The account of the scientists is probably a very thick report, detailing the physical processes measured by their instruments: heartbeat, brain waves, variations in temperature and pressure, plus the kinds of things that computer generated images reveal. The observer in Room C reports that a man was talking with someone whom he loved a lot, about whom he was thinking all the time, with whom he had shared many intimate moments, etc. The man in Room A will say that he was speaking with Cynthia his wife back home about the joy of coming back to her soon, about how much he missed her and loved her, how so many things reminded him of particular experiences they had shared, etc.

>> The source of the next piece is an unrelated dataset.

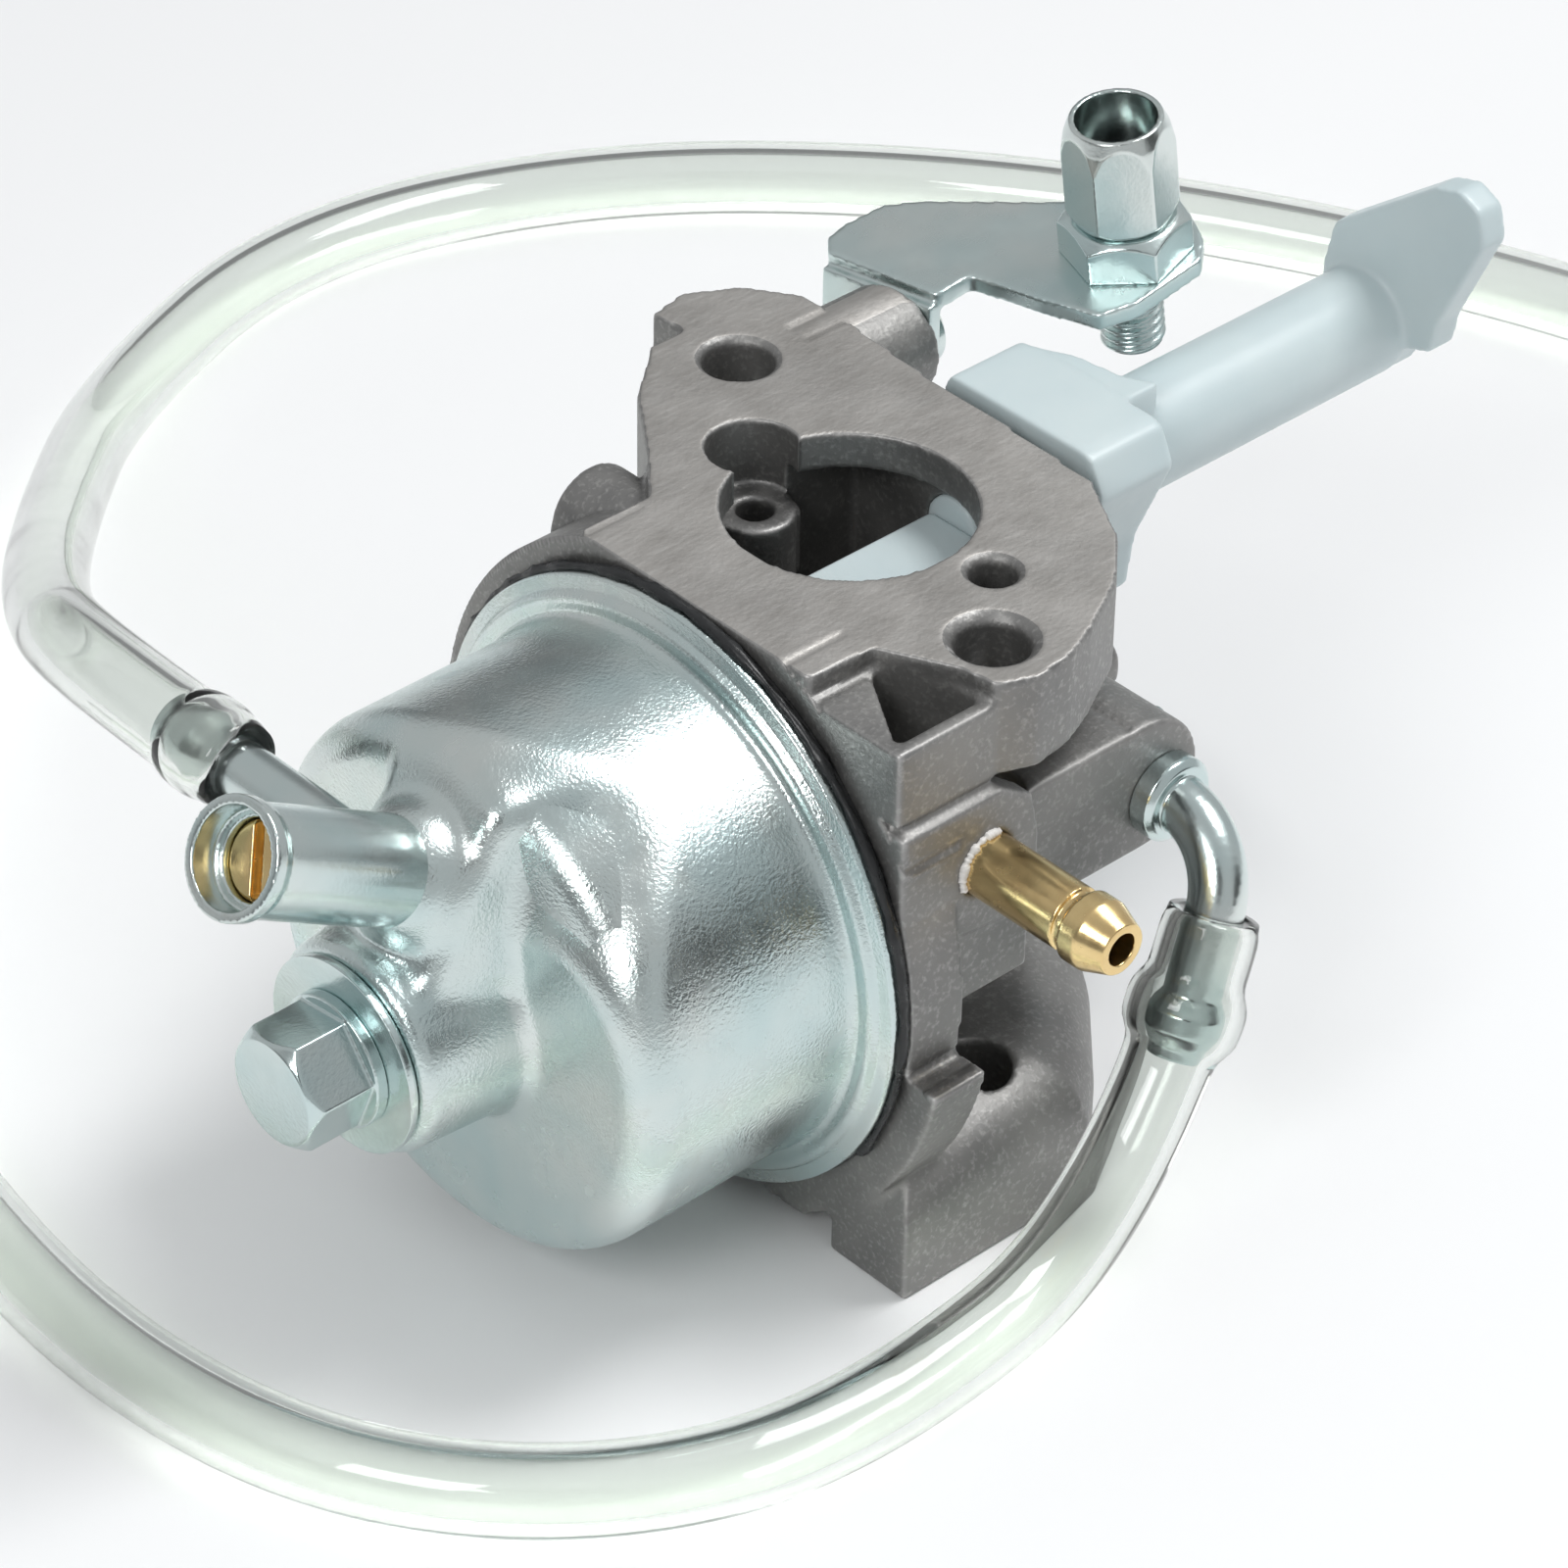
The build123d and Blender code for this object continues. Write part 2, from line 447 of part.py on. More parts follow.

These three accounts, three “narratives” of the same event, are not in contradiction. The three of them are correct, and they complement each other. Still, it is obvious that the account of the scientists cannot grasp the full personal meaning of what happened, nor can it reveal what exactly the man in Room A was doing, that he was talking to a live TV image of his wife, that his wife was named Cynthia, that they had been married x years, that they liked to hike in the mountains, etc. The scope or horizon of their knowledge was limited to what their instruments could measure. The observer in Room C knows much more than the scientists about what was “really” happening. Still, his knowledge was also limited. He didn’t know what Cynthia looked like, what she said, or how she was reacting to what was said. The man in Room A may not know what the scientists knew, but he had the “fullest” knowledge of the situation, since he knew Cynthia from the perspective of the experience of her love for him.
Creation is an event. It is the revelation of a “rationality,” a “meaning” that is also a personal word, a Logos addressed to us by a Mystery that we recognize as a “You.” Science can study nature and discover many interesting, useful, and important facts about its behavior, but the limitations of its methodology do not allow it to grasp the “meaning” of what happens. A non-scientist rational person, however, is like the man in Room C. A rational person can recognize that there is a “meaning,” a rationality, a Logos involved in creation, an intelligent design that the scientific methodology cannot grasp. The affirmation of the reality of this intelligent design is certainly reasonable. It is not simply based on feelings, or prejudices, private knowledge, etc. It is based on evidence, as real as that of the scientists. It is another kind of evidence, but still evidence based on the experience of listening to what the man in Room A said, the way he said it, etc., and comparing it to his own experience of human love. There is a third account, the account of faith. Faith is the recognition of the presence of Christ as the consistency, the Logos of all that exists. The account of faith is rational, but goes beyond what reason itself can grasp. The person of faith is like the man in Room A, in a relationship based on love. For the Christian, the ultimate meaning of creation is based on the experience of a personal encounter and relationship with Christ, who is the true “center of history and the cosmos.”